About

Corr Analytics provides analysis to government and business clients, with a focus on strategic and international political risk. Areas of expertise include political, tax, regulatory and criminal risk mitigation, international conflict, emerging markets, and quantitative analysis. The company has methodological experience in statistics, surveys, modeling, simulation, prediction, and causal inference, as well as qualitative field research strategies.

The Advisory Board of New York-based Corr Analytics consists of Brazilian Business School Professor Evodio Kaltenecker (MBA, Harvard Business School), US Army Colonel Laurence Mixon (BS, West Point; MA, Air War College), and University of South Africa Law Professor Jeremy Sarkin (LLM, Harvard Law School).

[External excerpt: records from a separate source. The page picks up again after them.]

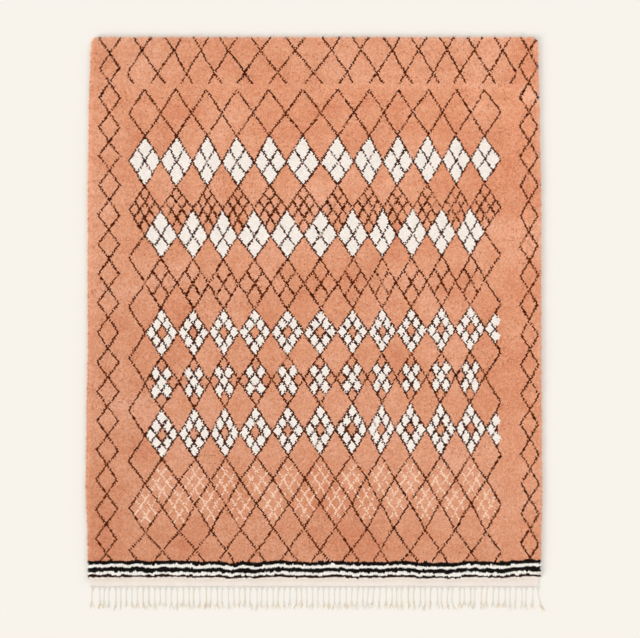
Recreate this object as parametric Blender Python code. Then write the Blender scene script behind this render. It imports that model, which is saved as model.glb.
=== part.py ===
"""A beni ourain rug lying flat: one woven cloth with a knotted wool pile, striped
pile rows and a flat-woven band at one end, and the warp ends knotted as a fringe.

Metres, +Z up. The origin is the middle of the underside. +X runs across the rug
and +Y along it, away from the fringe.
"""
import math
import random

import bmesh
import bpy
from mathutils import Matrix, Vector, noise

# Driving dimensions
FAR_END = 1.586          # Y of the slab's plain end; its locks stand out past it
PILE_END = -1.412        # Y where the striped pile rows stop
BAND_END = -1.454        # Y where the flat-woven band stops
PILE_HEIGHT = 0.022      # ground and pile together
BAND_THICKNESS = 0.004   # flat-woven band
CORNER_RADIUS = 0.026
BAND_SHOULDER = 0.008    # length in which the cloth narrows from pile to flat band
GAP = 0.0003             # between neighbouring pieces

# The slab's two long edges, as woven: distance from the far end, and how far each
# side stands from the centre line
EDGES = (
    # from_end, left, right
    (0.000, 1.232, 1.234),
    (0.120, 1.238, 1.237),
    (0.420, 1.247, 1.244),
    (0.920, 1.253, 1.253),
    (1.720, 1.253, 1.253),
    (2.180, 1.261, 1.256),
    (2.500, 1.263, 1.259),
    (2.780, 1.254, 1.254),
    (2.998, 1.252, 1.249),
    (3.006, 1.238, 1.242),
    (3.040, 1.237, 1.242),
)

# How the top rolls off to the rim: distance in from the rim, and share of the
# full pile height
ROLL = (
    # inset, share
    (0.000, 0.50),
    (0.007, 0.84),
    (0.022, 1.00),
)

# Lumps in the pile: size across, and height from dip to crown
LUMPS = (
    # across, height
    (0.34, 0.0044),
    (0.17, 0.0032),
)
CELLS_ACROSS = 34        # of the slab's even grid, between the rims
CELLS_ALONG = 42

LOCK_SPACING = 0.040
LOCK_REACH = (0.0044, 0.0080)    # shortest and longest, out of the slab
LOCK_WIDTH = (0.0255, 0.0374)    # narrowest and widest root
LOCK_HEIGHT = 0.013
LOCK_MIDDLE = (0.0070, 0.0084)   # lowest and highest middle
LOCK_TURN = (-14.0, 14.0)        # degrees to either side
LOCK_DROOP = 0.18                # fall of a lock for its length
LOCK_BURIED = 0.012              # length of its root, inside the slab
LOCK_TAPER = 0.42                # its tip's size, as a share of its root's

STRANDS = 80
FIRST_STRAND = -1.231            # X of the outermost strands
LAST_STRAND = 1.238
STRAND_STRAY = (-0.0040, 0.0040) # of the others from their even places
STRAND_LENGTH = (0.116, 0.131)   # shortest and longest
STRAND_FULLNESS = (0.92, 1.06)   # thinnest and thickest, against the table below
STRAND_SWAY = (-0.0050, 0.0050)  # bow of a strand to either side
STRAND_LEAN = (-0.0040, 0.0040)  # of a strand's tip against its neighbours
DRIFT = 0.012                    # lean that neighbouring tips share
DRIFT_SPAN = 0.25                # length of fringe over which that lean changes
END_LEAN = 0.032                 # the last strand on the right lies out to the side
STRIP_WIDTH = 0.007              # of the strip that the strands are rooted in
FRINGE_LEFT = -1.2365
FRINGE_RIGHT = 1.2418
ROOT_WIDTH = 0.0086

# One fringe strand from root to tip: a cord, its knot and the loose tassel after it
STRAND = (
    # along, width, height
    (0.06, 0.0080, 0.0068),
    (0.30, 0.0074, 0.0070),
    (0.58, 0.0074, 0.0068),
    (0.64, 0.0122, 0.0112),
    (0.70, 0.0120, 0.0108),
    (0.76, 0.0104, 0.0072),
    (0.92, 0.0152, 0.0062),
    (1.00, 0.0100, 0.0034),
)

SALMON = (0.71, 0.32, 0.19)
IVORY = (0.90, 0.85, 0.77)


def material(name, colour, roughness):
    """A wool material: no metal, and a rough matt surface."""
    made = bpy.data.materials.new(name)
    made.use_nodes = True
    shader = made.node_tree.nodes["Principled BSDF"]
    shader.inputs["Base Color"].default_value = (*colour, 1.0)
    shader.inputs["Roughness"].default_value = roughness
    shader.inputs["Metallic"].default_value = 0.0
    made.diffuse_color = (*colour, 1.0)
    return made


def mesh_object(name, bm, collection, finish=None):
    """Turns a bmesh into an object in a collection."""
    mesh = bpy.data.meshes.new(name)
    bm.to_mesh(mesh)
    bm.free()
    made = bpy.data.objects.new(name, mesh)
    collection.objects.link(made)
    if finish:
        mesh.materials.append(finish)
    return made


def side(y, column):
    """How far an edge stands from the centre line at y, eased between the rows."""
    from_end = FAR_END - y
    for start, stop in zip(EDGES, EDGES[1:]):
        if from_end <= stop[0]:
            share = max(0.0, (from_end - start[0]) / (stop[0] - start[0]))
            eased = share * share * (3.0 - 2.0 * share)
            return start[column] + (stop[column] - start[column]) * eased
    return EDGES[-1][column]


def lump(x, y):
    """Height of the pile's lumps at a point."""
    return sum(height * noise.noise(Vector((x / across, y / across, layer)))
               for layer, (across, height) in enumerate(LUMPS))


def roll_off(inset):
    """Share of the pile height that is left at a distance in from the rim."""
    for start, stop in zip(ROLL, ROLL[1:]):
        if inset <= stop[0]:
            share = (inset - start[0]) / (stop[0] - start[0])
            return start[1] + (stop[1] - start[1]) * share
    return 1.0


def across_places(count):
    """Columns as (share of the width, inset): rim rings, even cells, rim rings."""
    rings = [(0.0, row[0]) for row in ROLL]
    middle = [(index / count, 0.0) for index in range(1, count)]
    return rings + middle + [(1.0, -inset) for _, inset in reversed(rings)]


def along_places(count):
    """Y of each row of the slab, from the far end to the end of the flat band."""
    rim = [row[0] for row in ROLL]
    top = [FAR_END - inset for inset in rim]
    low = [PILE_END + inset for inset in reversed(rim)]
    step = (top[-1] - low[0]) / count
    middle = [top[-1] - index * step for index in range(1, count)]
    shoulder = [PILE_END - BAND_SHOULDER / 2.0, PILE_END - BAND_SHOULDER]
    return top + middle + low + shoulder + [BAND_END]


def round_corner(x, y, left, right):
    """Moves a point near a far corner of the pile onto the corner's round."""
    side_x = -1.0 if x < 0.0 else 1.0
    edge = left if x < 0.0 else right
    deep_x = CORNER_RADIUS - (edge - abs(x))
    deep_y = CORNER_RADIUS - (FAR_END - y)
    if deep_x <= 0.0 or deep_y <= 0.0:
        return x, y
    scale = max(deep_x, deep_y) / math.hypot(deep_x, deep_y)
    x = side_x * (edge - CORNER_RADIUS + deep_x * scale)
    return x, FAR_END - CORNER_RADIUS + deep_y * scale


def down_to_floor(bm):
    """Gives an open top sheet its side walls and a flat underside on the floor."""
    rim = [edge for edge in bm.edges if edge.is_boundary]
    skirt = bmesh.ops.extrude_edge_only(bm, edges=rim)["geom"]
    for vert in (item for item in skirt if isinstance(item, bmesh.types.BMVert)):
        vert.co.z = 0.0
    hem = [edge for edge in bm.edges if edge.is_boundary]
    bmesh.ops.holes_fill(bm, edges=hem, sides=0)
    bmesh.ops.recalc_face_normals(bm, faces=bm.faces)


def slab():
    """The cloth's own solid: a flat underside, and a top that follows the pile."""
    columns = across_places(CELLS_ACROSS)
    rows = along_places(CELLS_ALONG)
    bm = bmesh.new()
    bmesh.ops.create_grid(bm, x_segments=len(columns) - 1, y_segments=len(rows) - 1, size=1.0)
    for vert in bm.verts:
        column = round((vert.co.x + 1.0) / 2.0 * (len(columns) - 1))
        row = round((1.0 - vert.co.y) / 2.0 * (len(rows) - 1))
        share, inset = columns[column]
        y = rows[row]
        left, right = side(y, 1), side(y, 2)
        x = -left + (left + right) * share + inset
        from_rim = min(left + x, right - x, FAR_END - y, y - PILE_END)
        if from_rim < -GAP:
            z = BAND_THICKNESS
        else:
            z = (PILE_HEIGHT + lump(x, y)) * roll_off(max(0.0, from_rim))
        vert.co = (*round_corner(x, y, left, right), z)
    down_to_floor(bm)
    return bm


def lock_places():
    """Where the rim's locks stand: a point on the rim and its outward direction."""
    places = []
    top = FAR_END - CORNER_RADIUS
    count = int((top - PILE_END) / LOCK_SPACING)
    for index in range(count):
        y = top - (index + 0.5) * (top - PILE_END) / count
        places.append((Vector((-side(y, 1), y, 0.0)), Vector((-1.0, 0.0, 0.0))))
        places.append((Vector((side(y, 2), y, 0.0)), Vector((1.0, 0.0, 0.0))))
    left, right = -side(FAR_END, 1) + CORNER_RADIUS, side(FAR_END, 2) - CORNER_RADIUS
    count = int((right - left) / LOCK_SPACING)
    for index in range(count):
        x = left + (index + 0.5) * (right - left) / count
        places.append((Vector((x, FAR_END, 0.0)), Vector((0.0, 1.0, 0.0))))
    return places


def locks(rng):
    """Small four-sided locks of pile that lean out of the slab's rim."""
    bm = bmesh.new()
    for rim, outward in lock_places():
        reach = rng.uniform(*LOCK_REACH)
        width = rng.uniform(*LOCK_WIDTH)
        turn = Matrix.Rotation(math.radians(rng.uniform(*LOCK_TURN)), 3, "Z")
        along = turn @ outward
        across = Vector((0.0, 0.0, 1.0)).cross(along)
        along.z = -LOCK_DROOP
        height = Vector((0.0, 0.0, rng.uniform(*LOCK_MIDDLE)))
        middle = rim + outward * (reach - LOCK_BURIED) / 2.0 + height
        frame = Matrix((across * width / 2.0, (0.0, 0.0, LOCK_HEIGHT / 2.0),
                        along * (LOCK_BURIED + reach))).transposed()
        square = Matrix.Rotation(math.radians(45.0), 4, "Z")
        bmesh.ops.create_cone(bm, cap_ends=True, segments=4, radius1=math.sqrt(2.0),
                              radius2=math.sqrt(2.0) * LOCK_TAPER, depth=1.0,
                              matrix=Matrix.Translation(middle) @ frame.to_4x4() @ square)
    bmesh.ops.recalc_face_normals(bm, faces=bm.faces)
    return bm


def strand_middles(rng):
    """X of each strand's middle at its root, left to right."""
    pitch = (LAST_STRAND - FIRST_STRAND) / (STRANDS - 1)
    strays = [rng.uniform(*STRAND_STRAY) for _ in range(STRANDS)]
    strays[0] = strays[-1] = 0.0
    return [FIRST_STRAND + index * pitch + stray for index, stray in enumerate(strays)]


def strand_cuts(middles):
    """X of the strip's cuts: each strand's root lies between an even and an odd one."""
    cuts = [FRINGE_LEFT]
    for middle in middles:
        cuts += [middle - ROOT_WIDTH / 2.0, middle + ROOT_WIDTH / 2.0]
    return cuts + [FRINGE_RIGHT]


def draw_out(bm, root, start, bend, length, fullness):
    """Draws a strand out of its root face, section by section."""
    lean, sway = bend
    face = root
    for along, width, height in STRAND:
        made = bmesh.ops.extrude_discrete_faces(bm, faces=[face])
        face = made["faces"][0]
        x = start.x + lean * along * along + sway * math.sin(math.pi * along)
        y = start.y - length * along
        middle = face.calc_center_median()
        for vert in face.verts:
            aside = 0.5 if vert.co.x > middle.x else -0.5
            raised = height * fullness if vert.co.z > middle.z else 0.0
            vert.co = (x + aside * width * fullness, y, raised)


def fringe(rng):
    """The strip along the cloth's end, with the knotted strands standing out of it."""
    cuts = strand_cuts(strand_middles(rng))
    back = BAND_END - GAP
    front = back - STRIP_WIDTH
    bm = bmesh.new()
    bmesh.ops.create_grid(bm, x_segments=len(cuts) - 1, y_segments=1, size=1.0)
    for vert in bm.verts:
        cut = round((vert.co.x + 1.0) / 2.0 * (len(cuts) - 1))
        vert.co = (cuts[cut], back if vert.co.y > 0.0 else front, BAND_THICKNESS)
    down_to_floor(bm)

    front_faces = [face for face in bm.faces if face.calc_center_median().y < front + GAP]
    front_faces.sort(key=lambda face: face.calc_center_median().x)
    roots = front_faces[1::2]
    for root in roots:
        middle = root.calc_center_median()
        drift = DRIFT * noise.noise(Vector((middle.x / DRIFT_SPAN, 0.0, 0.5)))
        lean = END_LEAN if root is roots[-1] else drift + rng.uniform(*STRAND_LEAN)
        bend = (lean, rng.uniform(*STRAND_SWAY))
        draw_out(bm, root, middle, bend, rng.uniform(*STRAND_LENGTH),
                 rng.uniform(*STRAND_FULLNESS))
    return bm


def main():
    for old in list(bpy.data.objects):
        bpy.data.objects.remove(old, do_unlink=True)
    rug = bpy.data.collections.new("beni_ourain_rug")
    cutters = bpy.data.collections.new("cutters")
    bpy.context.scene.collection.children.link(rug)
    bpy.context.scene.collection.children.link(cutters)

    salmon = material("salmon_wool", SALMON, 0.95)
    ivory = material("ivory_warp", IVORY, 0.90)

    tufts = mesh_object("rim_locks", locks(random.Random(11)), cutters)
    tufts.hide_render = True
    tufts.display_type = "WIRE"
    cloth = mesh_object("rug_cloth", slab(), rug, salmon)
    join = cloth.modifiers.new("join_locks", "BOOLEAN")
    join.operation = "UNION"
    join.solver = "EXACT"
    join.object = tufts
    mesh_object("end_fringe", fringe(random.Random(23)), rug, ivory)


main()
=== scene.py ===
"""Dresses the beni ourain rug: a knotted wool pile with its lozenge lattice, the striped
pile rows and the flat-woven band at one end, the woven ground under them all, and the
warp ends plied into cords, each with its knot and its loose tassel.

Metres, +Z up, in the part's own frame. +Y runs along the rug away from its fringe.
"down" is a distance from the plain far end towards the fringe.
"""
import math
import random

import bpy
import numpy as np
from bpy.props import FloatProperty, FloatVectorProperty, IntProperty, PointerProperty
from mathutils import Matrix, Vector, noise


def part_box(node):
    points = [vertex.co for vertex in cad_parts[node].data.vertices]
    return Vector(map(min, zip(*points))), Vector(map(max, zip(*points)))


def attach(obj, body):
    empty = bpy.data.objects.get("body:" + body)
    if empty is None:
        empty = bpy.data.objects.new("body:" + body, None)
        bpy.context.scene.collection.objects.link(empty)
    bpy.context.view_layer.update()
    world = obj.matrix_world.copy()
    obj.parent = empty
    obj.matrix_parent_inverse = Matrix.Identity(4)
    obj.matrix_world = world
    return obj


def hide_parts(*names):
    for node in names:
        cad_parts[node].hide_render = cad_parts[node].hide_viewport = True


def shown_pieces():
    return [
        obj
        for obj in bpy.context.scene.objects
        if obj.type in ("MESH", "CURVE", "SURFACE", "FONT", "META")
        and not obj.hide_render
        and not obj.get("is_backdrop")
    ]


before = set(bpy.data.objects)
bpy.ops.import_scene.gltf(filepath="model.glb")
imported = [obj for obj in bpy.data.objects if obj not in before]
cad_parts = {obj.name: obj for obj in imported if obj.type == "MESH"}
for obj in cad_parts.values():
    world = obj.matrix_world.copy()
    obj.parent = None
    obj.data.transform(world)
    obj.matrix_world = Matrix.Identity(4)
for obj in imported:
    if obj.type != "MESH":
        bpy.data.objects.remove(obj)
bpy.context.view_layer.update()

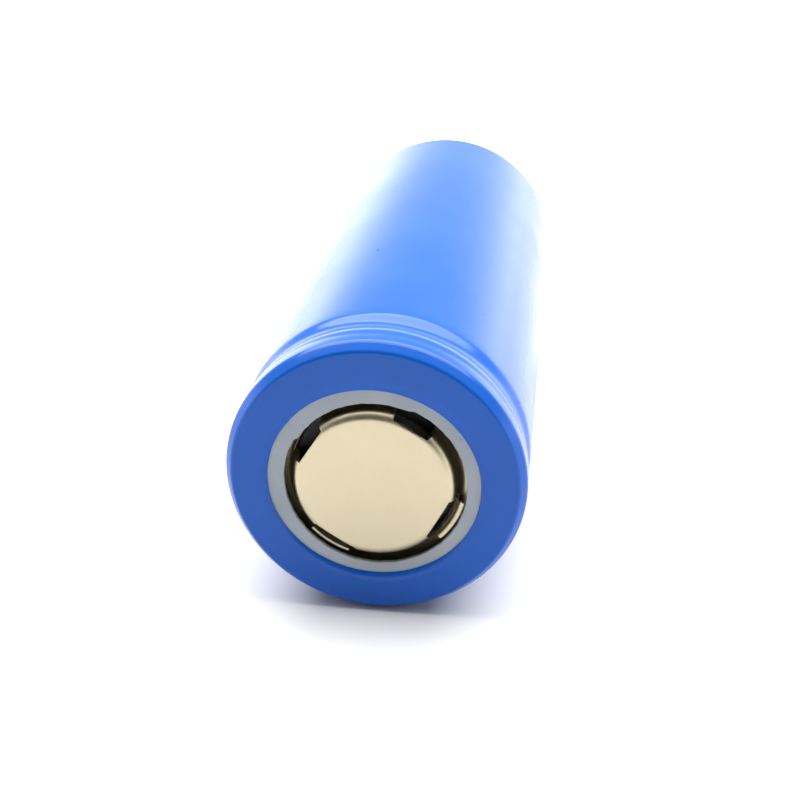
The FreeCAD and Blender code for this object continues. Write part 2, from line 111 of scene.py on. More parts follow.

The Wall Street Journal, Financial Times, Institutional Investor, Bloomberg, Business WeekNew York Times, Washington Post, CNN and UPI are some of the news outlets that have featured Corr Analytics and its Journal of Political Risk in their news coverage.


Principal

Anders Corr, Ph.D.

Anders Corr, Ph.D.

Dr. Anders Corr founded Corr Analytics and the Journal of Political Risk in 2013. Prior to founding Corr Analytics, Dr. Corr deployed to Afghanistan and led the Social Science Research and Analysis (SSRA) group, which oversaw 600 Afghan contract employees on 44 survey projects. SSRA projects included Afghanistan-wide surveys on reintegration, women, and transition from international to Afghan governance. Dr. Corr also conducted predictive analysis of stability, insurgent attacks, and public opinion of governance at the district unit of analysis. This effort involved methodological leadership of a team that compiled and analyzed the largest database of public opinion and war data in Afghanistan appropriate for causal inference – hundreds of variables for each district-week from 2008 to the present. Dr. Corr developed computer code for this and other data that automated regression analysis for over 1,000 theoretical specifications, and produced over one million trended graphs at the village level.  He briefed over a dozen generals on these topics between 2011 and 2013.

From 2009 to 2010, Dr. Corr worked as an Associate for Booz Allen Hamilton. He served intelligence and operations clients at the United States Pacific Command (USPACOM) and the United States Special Operations Command Pacific (SOCPAC). He worked closely with analysts to produce causal maps of event chains in Asia leading to the 30 worst catastrophic events for US national security. He also wrote computer code to automatically geo-locate and map insurgent attacks in the Philippines. Dr. Corr assembled a 300-page intelligence assessment of Bangladesh, including an in-country security assessment in which he visited all top Bangladeshi intelligence officials, and most major border crossings.

ARES Corporation employed Dr. Corr as a Senior Social Scientist from 2008 to 2009. He conducted red team modeling and simulation of terrorist attacks against sensitive military installations for the Defense Threat Reduction Agency (DTRA). He also worked on use of social networking for early warning of pandemics and biological weapons of mass destruction.

Dr. Corr has a B.A. from Yale University (2001, Summa cum laude) and a Ph.D. from Harvard University (2008), in political science and government respectively. He focused on international relations at both universities.  He conducted academic research on the effects of military technology on the likelihood and outcome of war, as well as research on social movements, predictors for revolutions and coups, and terrorist use of weapons of mass destruction.

At Harvard, Dr. Corr was a National Science Foundation Graduate Research Fellow, Nebel Fellow, won a Certificate of Distinction in Teaching, and obtained a Graduate Fellowship in Mathematics. At Yale, he was nominated for Best International Relations Thesis, served as a George W. Darr Memorial Scholar, and was granted membership in Phi Beta Kappa.

Dr. Corr’s first book, No Trespassing: Squatting, Rent Strikes, and Land Struggles Worldwide (South End Press, 1999), focuses on social movements that seek to obtain land or housing through illegal means. He is the editor of a second book, Great Powers, Grand Strategies: The New Game in the South China Sea (U.S. Naval Institute Press, 2018). He is currently working on a book about hierarchy at the individual, national, and international levels.

He served as a peer reviewer for Routledge Press, the Journal of Urban History, and the Journal of Conflict Resolution, and has published on deterrence of nuclear terrorism with the peer-reviewed journal Nonproliferation Review. His peer-reviewed chapter on tin-mining in colonial Malaya is forthcoming in a Routledge Press book in 2020.

Dr. Corr frequently appears in the media, including the Financial Times, Wall Street Journal, New York Times, BBC, AFP, Fox, Bloomberg, Forbes, Al Jazeera, Japan Times, South China Morning Post, Straits Times, Philippine Star and Institutional Investor. He joined the American Political Science Association (APSA) in 2004, the National Defense Industrial Association in 2009, and the Society of Professional Journalists in 2013.